POURQUOI DES EXPLICATIONS ALLÉGORIQUES DANS. LE TRAITÉ DE LA GENÈSE CONTRE LES MANICHÉENS ?

5. Les Manichéens ne se bornent pas à mal interpréter les saintes Lettres : ils les rejettent et vont jusqu’au sacrilège. C’est contre eux que j’écrivis deux livres sur la Genèse dans les premiers temps de ma conversion, me proposant à la fois de réfuter leur système insensé, et de leur inspirer le désir de chercher dans les livres même qu’ils détestent la foi chrétienne et évangélique. Comme le sens littéral ne se présentait pas toujours à mon esprit, et même me semblait parfois impossible ou du moins très difficile, pour ne pas perdre trop de temps, je me mis à expliquer avec toute la netteté et toute la précision dont j’étais capable le sens allégorique des faits que je ne pouvais encore interpréter à la lettre : je craignais d’ailleurs de les rebuter par un long ouvrage ou une discussion obscure, et de leur faire tomber le livre des mains. Toutefois je me rappelle le but principal que je me proposai sans l’atteindre c’était de montrer que les évènements de la Genèse étaient historiques et non de pures allégories.
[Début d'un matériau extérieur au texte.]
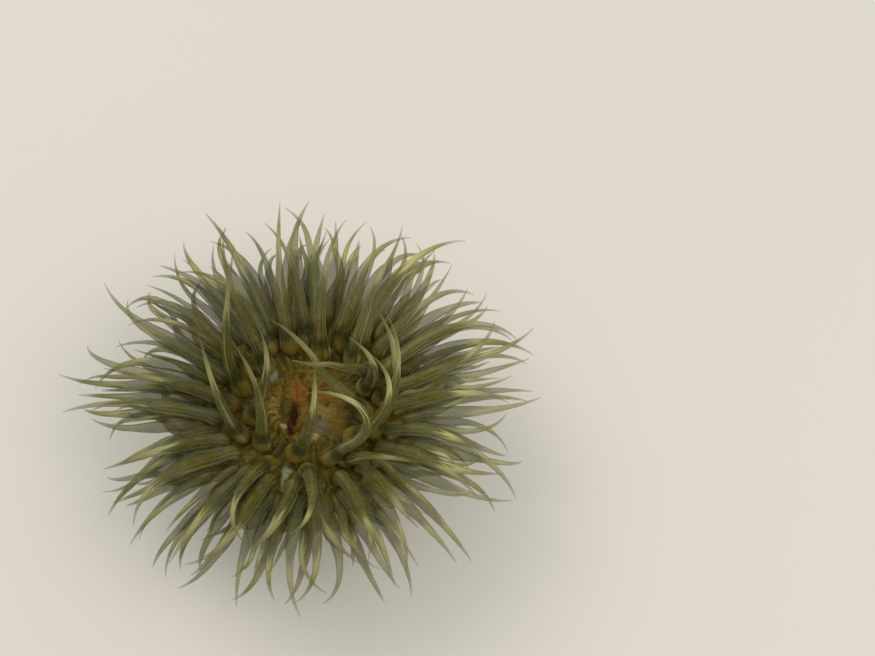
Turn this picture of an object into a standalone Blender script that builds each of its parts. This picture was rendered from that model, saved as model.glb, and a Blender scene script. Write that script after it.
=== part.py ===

Je désespérais si peu de les voir ainsi entendus que j’établis au second livre le principe suivant : « Si on se résout à prendre au sens rigoureusement littéral tous les récits de la Genèse, on trouvera un moyen infaillible d’éviter bien des blasphèmes sans sortir du domaine de la foi. Loin de voir avec dépit untel travail, il faut le regarder comme une preuve merveilleuse d’intelligence. Mais si nous ne pouvons entendre l’Écriture d’une manière à la fois pieuse et digne de Dieu qu’en prenant les faits pour des figures et des énigmes, appuyons-nous sur l’autorité des Apôtres qui ont donné le nœud de tant d’énigmes dans l’ancien Testament, et poursuivons notre but avec l’aide de Celui qui nous a exhortés à chercher, à demander et à frapper[1]. « Expliquons donc d’après la foi catholique les figures que renferment les évènements ou les prophéties, sans préjudice d’un traité plus exact et plus parfait, qu’il vienne de moi ou de tout autre à qui Dieu daignera accorder sa lumière[2]. » Voilà ce que je disais alors. Aujourd’hui que le Seigneur m’a inspiré la pensée de considérer avec plus d’attention ces évènements, et que j’ai l’espérance ou plutôt la conviction de pouvoir les interpréter comme des faits historiques et non plus comme de pures allégories, je vais expliquer le Paradis, terrestre ; en suivant la même méthode que dans les livres précédents.